On Tue, May 17, 2005 at 12:01:05AM +0200, Arnd Bergmann wrote:
> On Maandag 16 Mai 2005 22:58, Greg KH wrote:
> > On Sat, May 14, 2005 at 03:05:06PM +0200, Arnd Bergmann wrote:
>
> > > 2. sys_spufs_run(int fd, __u32 pc, __u32 *new_pc, __u32 *status):
> > > pro:
> > > - strong types
> > > - can have both input and output arguments
> > > contra:
> > > - does not fit file system semantics well
> > > - bad for prototyping
> >
> > I suggest you do this. Based on what you say you want the code to do, I
> > agree, write() doesn't really work out well
>
> The syscall approach has another small disadvantage in that I need to
> do a callback registration mechanism for it if I want to have spufs as
> a loadable module. I could of course require spufs to be builtin, but
> that complicates prototype testing (as mentioned) and enlarges combined
> pSeries/powermac/BPA distro kernels.
Huh? We can handle syscalls in modules these days pretty simply. Look
at how nfs and others do it.
> I think I'll leave the ioctl for now and add a note saying that I need
> to replace it with a syscall or the write/read or lseek/read based
> approach when I arrive at a more feature complete point.
Nah, make it a syscall :)
> > (but it might, and if you
> > want an example of how to do it, look at the ibmasm driver, it
> > implements write() in a way much like what you are wanting to do.)
>
> That would be the same write/read combination as Ben's second
> proposal and the nfsctl file system, right?
Yes.
> > > My solution was to force the dentries in each directory to be
> > > present.

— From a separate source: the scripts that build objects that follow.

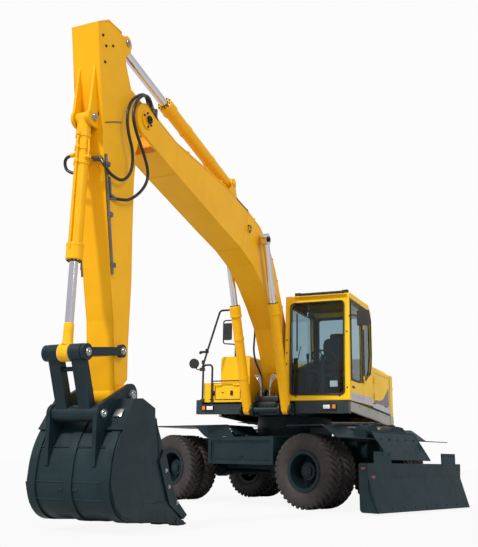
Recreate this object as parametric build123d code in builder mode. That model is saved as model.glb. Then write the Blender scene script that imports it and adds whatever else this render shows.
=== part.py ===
"""Wheeled excavator: a wheeled chassis with a dozer blade, a slewing upper body, and a boom, arm and bucket.

Frame: +X runs forward along the boom, +Y to the cab side, +Z up; the origin is on the ground under the slew axis.
The chassis stands turned under the upper body, with its blade end on the heading `chassis_heading`.
Chassis pieces are drawn on chassis planes: chassis x runs to the blade, chassis y to the left of that.
"""
import os
from math import atan2, cos, degrees, hypot, pi, radians, sin, tan

from build123d import *

os.makedirs("parts", exist_ok=True)

# ---------------------------------------------------------------- driving dimensions, mm
running_fit = 0.05          # radial clearance of a pin or shaft in its bore
seat_gap = 0.3              # between pieces that seat on each other
moving_gap = 6.0            # between bodies that pass each other
plate = 12.0                # common folded and welded plate

chassis_heading = 70.7      # degrees from the boom to the blade end
blade_axle_x = 1145.0       # fixed axle, chassis x
wheelbase = 2789.0
tyre_radius = 525.0
tyre_width = 278.0
twin_spacing = 330.0
track_outer = 1246.0        # chassis centre to the outer tyre's outer face
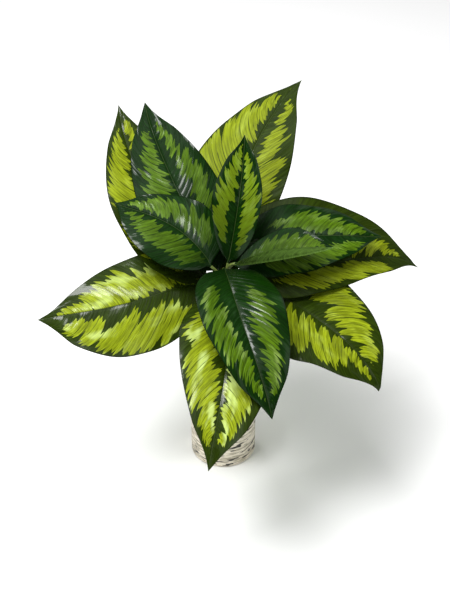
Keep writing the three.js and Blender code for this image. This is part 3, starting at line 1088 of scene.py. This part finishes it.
class CALATHEA_OT_soil(bpy.types.Operator):
    """Fills the pot with crumbly soil."""

    bl_idname = "calathea.soil"
    bl_label = "Soil"

    def execute(self, context):
        settings = context.scene.calathea.soil
        radius = settings.radius / MM
        bottom = settings.bottom / MM
        chamfer = settings.chamfer / MM
        top = settings.top / MM
        dome = settings.dome / MM
        profile = [(0, bottom), (radius - chamfer, bottom), (radius, bottom + chamfer)]
        profile += span((radius, bottom + chamfer), (radius, top), 10)
        for i in range(41):
            share = 1 - i / 40
            profile.append((radius * share, top + dome * (1 - share**2)))
        bm = bmesh.new()
        turn_profile(bm, profile, SOIL_STEPS)
        for vert in bm.verts:
            if vert.co.z > (top - 1) * MM:
                edge = smooth((radius * MM - math.hypot(vert.co.x, vert.co.y)) / 0.002)
                lumps = noise.noise(vert.co * 160) * 0.0018 + noise.noise(vert.co * 420) * 0.0008
                vert.co.z += lumps * edge
        for i in range(settings.crumbs):
            self.drop_crumb(bm, i, radius * MM, top * MM, dome * MM)
        bmesh.ops.recalc_face_normals(bm, faces=bm.faces)
        settle("soil_body", bm, [soil_matter(settings)], "potting_soil", "soil")
        return {"FINISHED"}

    def drop_crumb(self, bm, number, radius, top, dome):
        """Adds one lumpy crumb, half sunk in the soil."""
        angle = pick(number) * TAU
        share = 0.97 * math.sqrt(pick(number + 500))
        size = (0.7 + 1.7 * pick(number + 900) ** 2) * MM
        reach = min(share * radius, radius - size)
        place = Vector((math.cos(angle) * reach, math.sin(angle) * reach, top + dome * (1 - share**2)))
        spin = Matrix.Rotation(pick(number + 77) * TAU, 4, (0.4, 0.7, 0.6))
        shape = Matrix.Diagonal((1, 0.6 + 0.4 * pick(number + 31), 0.5 + 0.4 * pick(number + 13), 1))
        made = bmesh.ops.create_icosphere(
            bm, subdivisions=1, radius=size, matrix=Matrix.Translation(place) @ spin @ shape
        )
        for vert in made["verts"]:
            vert.co += noise.noise_vector(vert.co * 900) * size * 0.3


class CALATHEA_OT_lower_leaves(bpy.types.Operator):
    """Grows the six broad lower leaves with their pale bands."""

    bl_idname = "calathea.lower_leaves"
    bl_label = "Lower leaves"

    def execute(self, context):
        settings = context.scene.calathea.leaf
        materials = [
            blade_face(
                "leaf_pale_face",
                settings.pale_ground,
                settings.pale_band,
                lobes=0.4,
                notch=0.34,
                gloss=0.6,
                painted_crown_shade=0.2,
            ),
            blade_back("leaf_pale_back", settings.underside),
            stalk_skin("leaf_pale_stalk", settings.stalk),
        ]
        build_whorl(context, "lower", "leaf_pale", materials)
        return {"FINISHED"}


class CALATHEA_OT_upper_leaves(bpy.types.Operator):
    """Grows the six darker upper leaves, the folded young one among them."""

    bl_idname = "calathea.upper_leaves"
    bl_label = "Upper leaves"

    def execute(self, context):
        settings = context.scene.calathea.leaf
        materials = [
            blade_face(
                "leaf_dark_face",
                settings.deep_ground,
                settings.deep_band,
                lobes=0.9,
                notch=0.3,
                gloss=0.7,
                painted_crown_shade=0.8,
            ),
            blade_back("leaf_dark_back", settings.underside),
            stalk_skin("leaf_dark_stalk", settings.stalk),
        ]
        build_whorl(context, "upper", "leaf_dark", materials)
        return {"FINISHED"}


class CALATHEA_PT_panel(bpy.types.Panel):
    """Lists the steps that build the plant."""

    bl_idname = "CALATHEA_PT_panel"
    bl_label = "Potted calathea"
    bl_space_type = "VIEW_3D"
    bl_region_type = "UI"
    bl_category = "Calathea"

    def draw(self, context):
        for step in STEPS:
            self.layout.operator(step.bl_idname)


STEPS = (
    CALATHEA_OT_camera,
    CALATHEA_OT_stage,
    CALATHEA_OT_pot,
    CALATHEA_OT_soil,
    CALATHEA_OT_lower_leaves,
    CALATHEA_OT_upper_leaves,
)
CLASSES = (
    StageSettings,
    PotSettings,
    SoilSettings,
    LeafSettings,
    CalatheaSettings,
    *STEPS,
    CALATHEA_PT_panel,
)


def register():
    for each in CLASSES:
        bpy.utils.register_class(each)
    bpy.types.Scene.calathea = PointerProperty(type=CalatheaSettings)


def unregister():
    del bpy.types.Scene.calathea
    for each in reversed(CLASSES):
        bpy.utils.unregister_class(each)


def main():
    register()
    for step in STEPS:
        group, action = step.bl_idname.split(".")
        getattr(getattr(bpy.ops, group), action)()


if __name__ == "__main__":
    main()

When the directory is created, the files are already
> > > there and unlinking a single file is impossible. To destroy the
> > > spu context, the user has to rmdir it, which will either remove
> > > all files in there as well or fail in the case that any file is
> > > still open.
> >
> > Ick.
> >
> > > Of course that is not really Posix behavior, but it avoids some
> > > other pitfalls.
> >
> > Go with a syscall :)
>
> Sorry, I'm not following that reasoning. How does a syscall help
> with the problem of atomic context destruction?
Sorry, I thought they were referring to the same issue.